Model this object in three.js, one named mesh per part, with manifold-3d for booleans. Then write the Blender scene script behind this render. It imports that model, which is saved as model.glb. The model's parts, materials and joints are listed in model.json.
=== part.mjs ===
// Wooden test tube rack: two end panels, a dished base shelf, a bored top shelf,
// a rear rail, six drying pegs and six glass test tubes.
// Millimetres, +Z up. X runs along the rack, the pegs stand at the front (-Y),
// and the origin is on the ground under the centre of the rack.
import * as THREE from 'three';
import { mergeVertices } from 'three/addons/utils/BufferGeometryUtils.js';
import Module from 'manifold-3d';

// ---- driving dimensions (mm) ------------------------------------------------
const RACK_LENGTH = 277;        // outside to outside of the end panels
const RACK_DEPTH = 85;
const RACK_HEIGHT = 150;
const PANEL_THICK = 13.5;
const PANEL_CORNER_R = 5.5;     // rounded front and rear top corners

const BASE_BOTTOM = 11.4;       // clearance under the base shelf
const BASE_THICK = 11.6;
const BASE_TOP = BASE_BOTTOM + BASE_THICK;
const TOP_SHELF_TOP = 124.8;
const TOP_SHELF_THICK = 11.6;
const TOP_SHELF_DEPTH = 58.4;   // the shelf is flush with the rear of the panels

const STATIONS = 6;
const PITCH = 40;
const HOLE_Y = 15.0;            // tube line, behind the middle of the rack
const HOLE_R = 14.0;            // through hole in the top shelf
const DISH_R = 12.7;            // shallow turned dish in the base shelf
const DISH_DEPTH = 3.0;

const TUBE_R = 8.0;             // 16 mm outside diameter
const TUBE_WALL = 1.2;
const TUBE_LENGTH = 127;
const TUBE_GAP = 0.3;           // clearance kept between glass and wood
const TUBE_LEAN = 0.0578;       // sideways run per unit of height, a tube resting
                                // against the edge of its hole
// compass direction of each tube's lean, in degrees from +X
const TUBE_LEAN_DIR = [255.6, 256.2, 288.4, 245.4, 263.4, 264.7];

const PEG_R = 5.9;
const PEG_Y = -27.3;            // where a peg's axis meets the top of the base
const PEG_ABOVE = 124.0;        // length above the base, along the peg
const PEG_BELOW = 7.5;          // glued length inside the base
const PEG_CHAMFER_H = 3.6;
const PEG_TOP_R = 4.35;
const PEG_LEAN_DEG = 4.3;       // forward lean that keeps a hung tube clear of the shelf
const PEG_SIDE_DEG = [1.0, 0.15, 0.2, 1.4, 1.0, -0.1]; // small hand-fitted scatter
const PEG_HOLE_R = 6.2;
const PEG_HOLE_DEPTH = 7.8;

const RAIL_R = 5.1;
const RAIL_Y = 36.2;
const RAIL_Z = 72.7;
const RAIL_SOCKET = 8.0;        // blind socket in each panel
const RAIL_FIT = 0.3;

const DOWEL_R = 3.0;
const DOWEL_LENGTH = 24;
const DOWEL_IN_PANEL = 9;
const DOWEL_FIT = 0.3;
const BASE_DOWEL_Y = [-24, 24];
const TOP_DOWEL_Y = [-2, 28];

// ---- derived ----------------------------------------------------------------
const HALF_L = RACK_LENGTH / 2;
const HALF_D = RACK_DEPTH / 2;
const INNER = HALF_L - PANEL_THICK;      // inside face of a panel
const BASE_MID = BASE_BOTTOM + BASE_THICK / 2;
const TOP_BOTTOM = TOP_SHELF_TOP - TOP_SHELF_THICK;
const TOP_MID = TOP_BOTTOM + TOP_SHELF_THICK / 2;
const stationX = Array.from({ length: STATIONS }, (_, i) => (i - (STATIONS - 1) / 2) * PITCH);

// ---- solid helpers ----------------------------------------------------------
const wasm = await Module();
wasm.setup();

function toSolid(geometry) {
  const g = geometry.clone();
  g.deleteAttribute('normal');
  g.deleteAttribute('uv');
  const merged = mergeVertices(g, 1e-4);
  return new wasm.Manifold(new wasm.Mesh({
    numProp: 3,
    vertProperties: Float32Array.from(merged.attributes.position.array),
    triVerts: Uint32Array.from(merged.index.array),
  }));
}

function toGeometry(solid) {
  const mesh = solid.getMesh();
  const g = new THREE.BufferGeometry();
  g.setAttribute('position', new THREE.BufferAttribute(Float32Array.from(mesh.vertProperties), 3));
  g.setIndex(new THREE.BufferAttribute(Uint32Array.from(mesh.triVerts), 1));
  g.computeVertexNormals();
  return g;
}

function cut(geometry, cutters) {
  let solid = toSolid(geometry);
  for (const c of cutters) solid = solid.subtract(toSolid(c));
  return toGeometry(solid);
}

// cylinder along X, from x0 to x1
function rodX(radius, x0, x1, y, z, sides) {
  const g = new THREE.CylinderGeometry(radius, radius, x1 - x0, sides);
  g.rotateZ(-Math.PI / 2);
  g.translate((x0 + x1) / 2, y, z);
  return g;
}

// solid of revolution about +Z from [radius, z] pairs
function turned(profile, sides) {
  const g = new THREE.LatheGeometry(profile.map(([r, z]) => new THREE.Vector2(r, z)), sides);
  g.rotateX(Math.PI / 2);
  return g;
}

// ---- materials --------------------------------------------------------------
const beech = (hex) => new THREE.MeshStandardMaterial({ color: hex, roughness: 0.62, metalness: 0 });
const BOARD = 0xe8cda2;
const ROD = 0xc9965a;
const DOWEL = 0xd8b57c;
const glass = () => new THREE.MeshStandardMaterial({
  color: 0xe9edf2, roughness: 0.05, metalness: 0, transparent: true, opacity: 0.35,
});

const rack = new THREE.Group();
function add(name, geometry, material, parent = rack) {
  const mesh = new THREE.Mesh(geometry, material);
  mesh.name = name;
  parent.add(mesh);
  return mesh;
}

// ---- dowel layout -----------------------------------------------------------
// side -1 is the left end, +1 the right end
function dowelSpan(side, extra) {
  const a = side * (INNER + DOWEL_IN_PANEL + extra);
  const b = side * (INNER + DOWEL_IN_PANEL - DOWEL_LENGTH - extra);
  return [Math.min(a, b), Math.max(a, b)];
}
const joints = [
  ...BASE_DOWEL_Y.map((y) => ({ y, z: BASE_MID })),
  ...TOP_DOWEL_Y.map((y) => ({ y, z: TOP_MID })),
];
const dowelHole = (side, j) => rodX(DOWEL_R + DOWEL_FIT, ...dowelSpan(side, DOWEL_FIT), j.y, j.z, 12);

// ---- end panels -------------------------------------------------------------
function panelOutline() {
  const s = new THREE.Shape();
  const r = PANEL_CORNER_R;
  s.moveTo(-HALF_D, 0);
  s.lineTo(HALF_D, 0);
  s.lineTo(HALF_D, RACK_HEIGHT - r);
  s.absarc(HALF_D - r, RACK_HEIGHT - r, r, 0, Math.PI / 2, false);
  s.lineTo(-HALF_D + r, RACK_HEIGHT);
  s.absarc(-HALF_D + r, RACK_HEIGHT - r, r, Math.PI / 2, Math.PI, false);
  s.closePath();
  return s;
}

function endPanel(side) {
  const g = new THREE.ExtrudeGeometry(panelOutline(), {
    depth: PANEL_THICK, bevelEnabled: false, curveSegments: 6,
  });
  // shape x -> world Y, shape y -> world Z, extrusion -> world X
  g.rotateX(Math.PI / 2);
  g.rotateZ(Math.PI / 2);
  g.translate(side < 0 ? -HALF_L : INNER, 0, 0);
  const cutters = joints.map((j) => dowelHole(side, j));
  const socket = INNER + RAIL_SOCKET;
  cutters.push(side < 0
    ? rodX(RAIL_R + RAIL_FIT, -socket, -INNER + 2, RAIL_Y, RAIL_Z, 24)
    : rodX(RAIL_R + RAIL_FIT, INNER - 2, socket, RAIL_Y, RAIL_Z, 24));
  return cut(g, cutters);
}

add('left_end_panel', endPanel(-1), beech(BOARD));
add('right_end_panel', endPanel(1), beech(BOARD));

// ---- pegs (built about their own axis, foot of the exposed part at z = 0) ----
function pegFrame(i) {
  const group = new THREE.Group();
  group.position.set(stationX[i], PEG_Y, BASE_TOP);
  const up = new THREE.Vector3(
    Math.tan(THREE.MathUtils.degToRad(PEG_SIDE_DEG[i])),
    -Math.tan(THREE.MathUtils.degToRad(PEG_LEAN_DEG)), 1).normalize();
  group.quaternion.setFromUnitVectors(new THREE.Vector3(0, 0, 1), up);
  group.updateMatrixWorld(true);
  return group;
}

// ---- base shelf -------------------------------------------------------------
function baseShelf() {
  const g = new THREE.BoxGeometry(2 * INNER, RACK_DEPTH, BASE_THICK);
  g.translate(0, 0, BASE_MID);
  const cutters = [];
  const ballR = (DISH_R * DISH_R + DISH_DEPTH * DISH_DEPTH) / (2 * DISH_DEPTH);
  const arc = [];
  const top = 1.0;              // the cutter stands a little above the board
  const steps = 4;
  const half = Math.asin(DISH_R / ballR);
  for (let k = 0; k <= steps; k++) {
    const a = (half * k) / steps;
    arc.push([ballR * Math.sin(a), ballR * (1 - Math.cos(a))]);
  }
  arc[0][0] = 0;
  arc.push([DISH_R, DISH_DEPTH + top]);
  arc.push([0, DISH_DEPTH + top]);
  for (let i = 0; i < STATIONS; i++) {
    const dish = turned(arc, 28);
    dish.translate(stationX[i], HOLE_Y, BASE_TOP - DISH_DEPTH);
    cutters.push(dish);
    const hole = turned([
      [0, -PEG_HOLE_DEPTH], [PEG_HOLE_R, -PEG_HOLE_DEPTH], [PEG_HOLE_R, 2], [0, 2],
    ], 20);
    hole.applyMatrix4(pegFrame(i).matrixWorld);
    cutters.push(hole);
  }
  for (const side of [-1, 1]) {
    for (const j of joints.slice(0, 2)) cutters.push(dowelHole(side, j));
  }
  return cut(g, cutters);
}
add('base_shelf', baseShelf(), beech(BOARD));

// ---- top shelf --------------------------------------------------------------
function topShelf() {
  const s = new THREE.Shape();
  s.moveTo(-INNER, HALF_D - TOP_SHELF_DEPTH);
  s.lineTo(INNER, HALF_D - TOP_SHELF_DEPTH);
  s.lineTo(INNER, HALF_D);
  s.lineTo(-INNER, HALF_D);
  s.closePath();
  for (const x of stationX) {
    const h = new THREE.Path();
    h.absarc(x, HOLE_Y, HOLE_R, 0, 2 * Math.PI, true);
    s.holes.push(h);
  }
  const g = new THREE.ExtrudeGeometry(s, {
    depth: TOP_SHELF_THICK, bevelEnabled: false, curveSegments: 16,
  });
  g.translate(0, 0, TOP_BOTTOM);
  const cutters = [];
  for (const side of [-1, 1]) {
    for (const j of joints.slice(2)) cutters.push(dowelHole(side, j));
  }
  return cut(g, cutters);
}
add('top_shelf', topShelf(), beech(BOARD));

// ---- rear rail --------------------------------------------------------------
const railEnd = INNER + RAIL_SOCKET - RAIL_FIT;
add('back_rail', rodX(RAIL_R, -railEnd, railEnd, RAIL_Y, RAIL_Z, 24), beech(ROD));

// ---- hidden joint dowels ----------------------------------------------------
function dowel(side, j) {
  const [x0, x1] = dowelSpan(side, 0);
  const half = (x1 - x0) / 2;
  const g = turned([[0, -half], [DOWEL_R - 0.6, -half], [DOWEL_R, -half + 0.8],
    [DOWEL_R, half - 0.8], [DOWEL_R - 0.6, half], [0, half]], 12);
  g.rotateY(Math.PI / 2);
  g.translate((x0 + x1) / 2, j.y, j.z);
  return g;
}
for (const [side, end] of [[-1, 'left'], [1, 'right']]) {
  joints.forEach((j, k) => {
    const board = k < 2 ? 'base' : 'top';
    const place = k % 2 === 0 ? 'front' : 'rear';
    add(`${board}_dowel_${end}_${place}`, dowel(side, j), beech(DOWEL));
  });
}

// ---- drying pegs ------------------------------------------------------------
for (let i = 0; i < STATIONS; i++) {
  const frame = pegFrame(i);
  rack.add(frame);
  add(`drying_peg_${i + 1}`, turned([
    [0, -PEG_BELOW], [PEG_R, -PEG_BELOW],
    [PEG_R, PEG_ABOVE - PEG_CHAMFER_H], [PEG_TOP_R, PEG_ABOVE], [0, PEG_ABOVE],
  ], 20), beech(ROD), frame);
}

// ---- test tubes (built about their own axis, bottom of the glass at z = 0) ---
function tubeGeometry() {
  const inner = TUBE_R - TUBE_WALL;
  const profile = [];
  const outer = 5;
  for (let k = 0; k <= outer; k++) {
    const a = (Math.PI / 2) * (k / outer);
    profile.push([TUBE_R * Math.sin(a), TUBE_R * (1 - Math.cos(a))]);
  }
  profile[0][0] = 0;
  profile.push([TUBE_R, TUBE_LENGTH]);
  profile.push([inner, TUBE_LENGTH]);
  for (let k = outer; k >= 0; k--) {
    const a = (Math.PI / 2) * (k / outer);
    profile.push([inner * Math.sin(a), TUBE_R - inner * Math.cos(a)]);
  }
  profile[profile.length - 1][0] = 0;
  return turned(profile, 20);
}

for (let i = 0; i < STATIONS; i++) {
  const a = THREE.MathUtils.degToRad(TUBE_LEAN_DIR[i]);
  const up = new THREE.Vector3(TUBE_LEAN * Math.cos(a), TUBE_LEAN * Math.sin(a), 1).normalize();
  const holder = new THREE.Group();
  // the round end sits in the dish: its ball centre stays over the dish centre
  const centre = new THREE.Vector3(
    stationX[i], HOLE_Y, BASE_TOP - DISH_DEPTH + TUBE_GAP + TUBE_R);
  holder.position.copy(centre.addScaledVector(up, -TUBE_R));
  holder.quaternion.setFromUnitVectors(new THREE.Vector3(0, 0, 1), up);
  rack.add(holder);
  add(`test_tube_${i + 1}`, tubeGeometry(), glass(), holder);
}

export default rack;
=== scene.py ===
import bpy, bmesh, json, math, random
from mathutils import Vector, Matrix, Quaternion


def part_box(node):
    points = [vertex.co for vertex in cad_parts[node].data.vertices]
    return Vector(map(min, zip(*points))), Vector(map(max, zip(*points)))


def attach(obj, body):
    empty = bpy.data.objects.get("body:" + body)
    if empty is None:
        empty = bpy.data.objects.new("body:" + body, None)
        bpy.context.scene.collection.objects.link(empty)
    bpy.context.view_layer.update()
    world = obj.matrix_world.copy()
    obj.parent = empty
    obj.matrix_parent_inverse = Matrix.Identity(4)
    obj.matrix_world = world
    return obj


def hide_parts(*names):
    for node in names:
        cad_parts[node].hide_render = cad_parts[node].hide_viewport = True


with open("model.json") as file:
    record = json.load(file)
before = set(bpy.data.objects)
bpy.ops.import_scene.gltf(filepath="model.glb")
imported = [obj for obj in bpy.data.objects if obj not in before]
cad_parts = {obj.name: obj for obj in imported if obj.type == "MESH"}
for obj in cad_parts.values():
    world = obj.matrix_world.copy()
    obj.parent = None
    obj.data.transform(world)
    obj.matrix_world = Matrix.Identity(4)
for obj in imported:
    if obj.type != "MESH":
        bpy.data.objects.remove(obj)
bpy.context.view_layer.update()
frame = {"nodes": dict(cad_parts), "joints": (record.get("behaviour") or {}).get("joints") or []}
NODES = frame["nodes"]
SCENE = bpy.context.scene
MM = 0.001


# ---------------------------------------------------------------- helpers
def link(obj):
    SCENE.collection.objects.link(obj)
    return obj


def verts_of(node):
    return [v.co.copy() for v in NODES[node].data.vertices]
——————
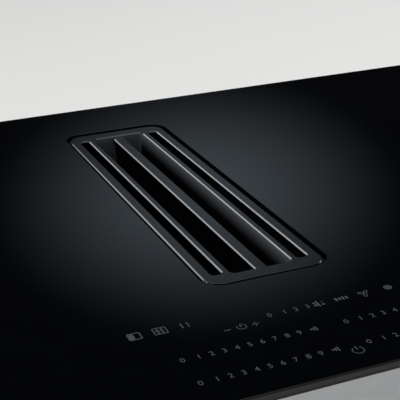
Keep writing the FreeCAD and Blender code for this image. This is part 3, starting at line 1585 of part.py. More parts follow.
——————
Task prompt: Gather all lines of the records that include the word "Blender".

Response below:
Model this object in three.js, one named mesh per part, with manifold-3d for booleans. Then write the Blender scene script behind this render. It imports that model, which is saved as model.glb. The model's parts, materials and joints are listed in model.json.
Keep writing the FreeCAD and Blender code for this image. This is part 3, starting at line 1585 of part.py. More parts follow.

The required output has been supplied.